>> start INPUT ROWS
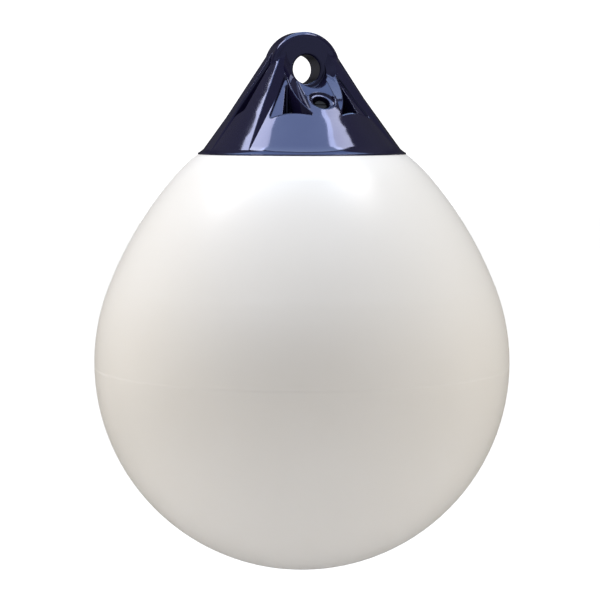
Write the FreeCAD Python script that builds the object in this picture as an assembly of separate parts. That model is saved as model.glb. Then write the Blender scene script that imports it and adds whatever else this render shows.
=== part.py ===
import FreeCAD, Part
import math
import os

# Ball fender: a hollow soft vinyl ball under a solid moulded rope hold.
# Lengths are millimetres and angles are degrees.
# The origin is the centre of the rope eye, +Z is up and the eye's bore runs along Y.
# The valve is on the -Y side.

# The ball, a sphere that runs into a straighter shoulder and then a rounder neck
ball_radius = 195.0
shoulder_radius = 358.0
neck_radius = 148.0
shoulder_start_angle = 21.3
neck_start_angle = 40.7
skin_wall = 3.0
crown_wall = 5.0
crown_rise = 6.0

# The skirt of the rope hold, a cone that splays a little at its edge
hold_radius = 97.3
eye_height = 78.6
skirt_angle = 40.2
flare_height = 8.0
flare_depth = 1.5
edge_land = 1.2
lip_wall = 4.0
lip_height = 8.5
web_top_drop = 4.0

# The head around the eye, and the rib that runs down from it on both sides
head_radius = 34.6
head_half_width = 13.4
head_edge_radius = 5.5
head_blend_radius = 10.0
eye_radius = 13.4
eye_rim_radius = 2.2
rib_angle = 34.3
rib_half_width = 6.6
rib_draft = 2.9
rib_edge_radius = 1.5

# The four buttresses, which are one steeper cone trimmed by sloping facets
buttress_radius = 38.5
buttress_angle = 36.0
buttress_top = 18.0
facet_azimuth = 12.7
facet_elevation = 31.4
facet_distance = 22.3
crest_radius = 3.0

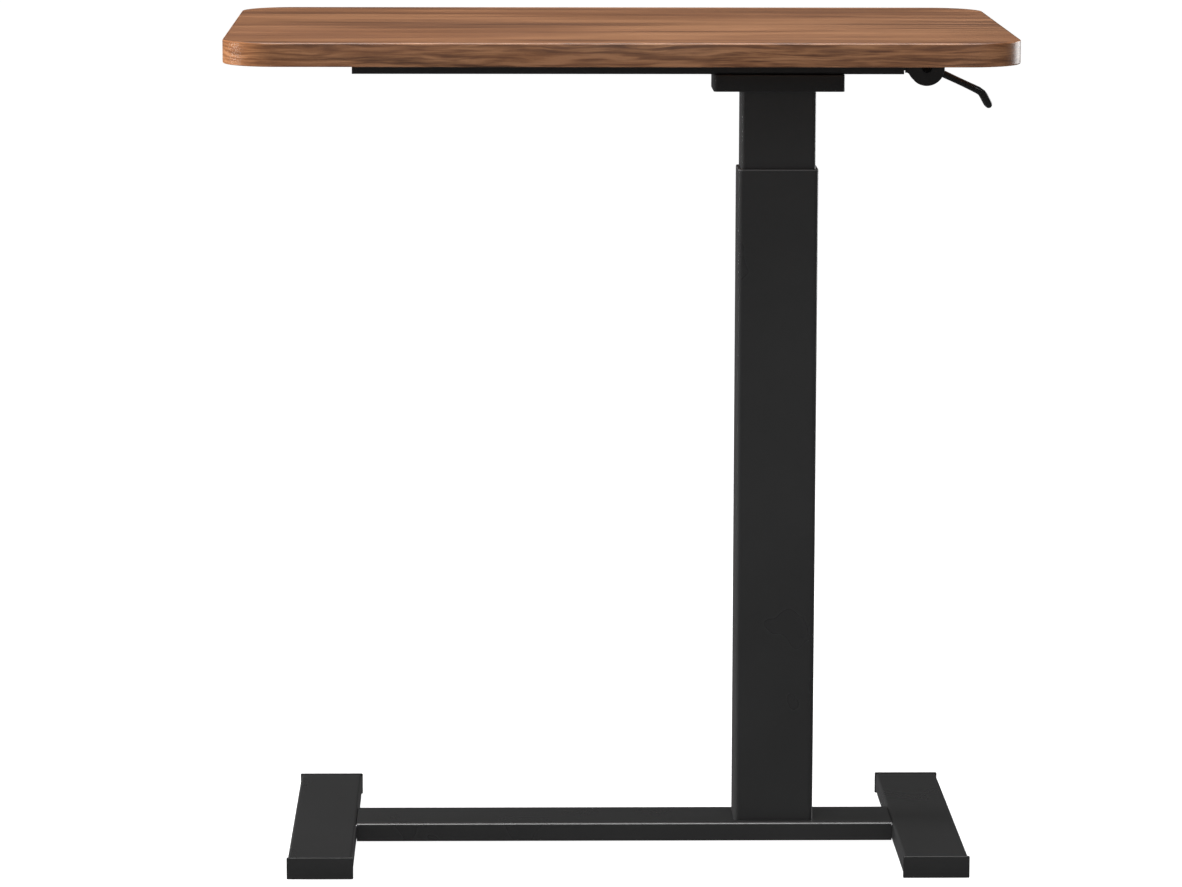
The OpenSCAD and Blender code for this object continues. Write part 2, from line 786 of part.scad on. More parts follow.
>> end INPUT ROWS
• EXERCISE DESCRIPTION
Scan the lines above for "object", then copy every one that has it.

• FINISHED TASK
Write the FreeCAD Python script that builds the object in this picture as an assembly of separate parts. That model is saved as model.glb. Then write the Blender scene script that imports it and adds whatever else this render shows.
The OpenSCAD and Blender code for this object continues. Write part 2, from line 786 of part.scad on. More parts follow.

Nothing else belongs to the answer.